Malgré les « frustrations » des dirigeants du Sahel, « nous ne pouvons pas nier le chemin parcouru depuis 2014 », a déclaré le ministre français des Affaires étrangères, Jean-Yves Le Drian, lors du sommet. Il a également déclaré que la réunion dans la capitale mauritanienne était considérée par la France comme une étape clé dans la mise en œuvre des décisions prises lors d’un sommet France-Sahel en janvier.

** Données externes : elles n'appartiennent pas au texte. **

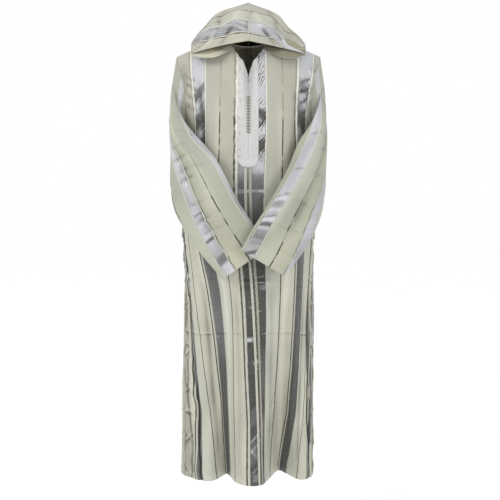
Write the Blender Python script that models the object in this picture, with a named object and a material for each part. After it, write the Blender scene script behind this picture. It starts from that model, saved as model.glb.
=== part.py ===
"""A hooded robe, a djellaba, in the hollow form that it has when worn.

Metres, +Z up. The robe faces -Y, so the wearer's right is -X. The origin is between the shoulders, at the height
of their tips, where the wearer holds the robe up. Every piece of cloth is a thin closed wall. Its outer face comes
from a function of two cloth coordinates, and its inner face lies WALL inside that.
"""

import math

import bpy
import numpy as np

# Cloth and seams
WALL = 0.0016  # thickness of the cloth
GAP = 0.0003  # left between two pieces at a seam
ARMHOLE_GAP = 0.0005  # the same at the armhole
BRAID = 0.0014  # thickness of the braids and cord trims

# Levels, down from the shoulders
CHEST_Z = -0.25  # the underarm
WAIST_Z = -0.50
HIP_Z = -0.75
KNEE_Z = -1.05
HEM_Z = -1.36

# The cut of the body
CHEST_HALF = 0.290  # half of a panel's width at the underarm
HEM_HALF = 0.360  # half of a panel's width at the hem
SHOULDER_HALF = 0.225  # from the middle to the shoulder tip
NECK_HALF = 0.070  # from the middle to the neck end of the shoulder seam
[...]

Alors que la situation sécuritaire au Sahel africain s’aggrave, la force conjointe des pays de la région a plus que jamais besoin du soutien de la communauté internationale, a déclaré un haut fonctionnaire des Nations unies aux membres du Conseil de sécurité des Nations unies en novembre dernier. « La force conjointe ne peut à elle seule sécuriser le Sahel. Il y a beaucoup à faire pour éviter que la situation ne se détériore davantage », a-t-elle ajouté.
La Mauritanie et le Tchad sont tous deux des exemples de coopération régionale et internationale efficace dans la lutte contre le terrorisme et l’extrémisme, en plus des mesures préventives.
La Mauritanie a été l’un des premiers pays de la région à tirer parti des programmes de renforcement des capacités des partenaires proposés par le Commandement des États-Unis pour l’Afrique (AFRICOM). En particulier, il a été un des premiers et principaux participants au Partenariat transsaharien contre le terrorisme (TSCTP) lancé par les États-Unis. Et le Tchad a joué un rôle important dans les opérations militaires dans les pays voisins. Le gouvernement du Tchad a continué à participer activement aux cours de formation antiterroriste en 2018. La police nationale tchadienne a continué à rechercher la formation du gouvernement américain sur les enquêtes, la réponse aux crises et la sécurité des frontières.
Les États du Sahel sont donc des partenaires compétents en matière de sécurité — si on leur en donne la possibilité. À l’heure actuelle, ils souffrent d’un manque de fonds, d’un manque d’équipement et d’une formation insuffisante. L’investissement de la communauté internationale maintenant, et l’extension de l’aide à ces pays permettront en fin de compte d’épargner de l’argent et de sauver des vies plus tard.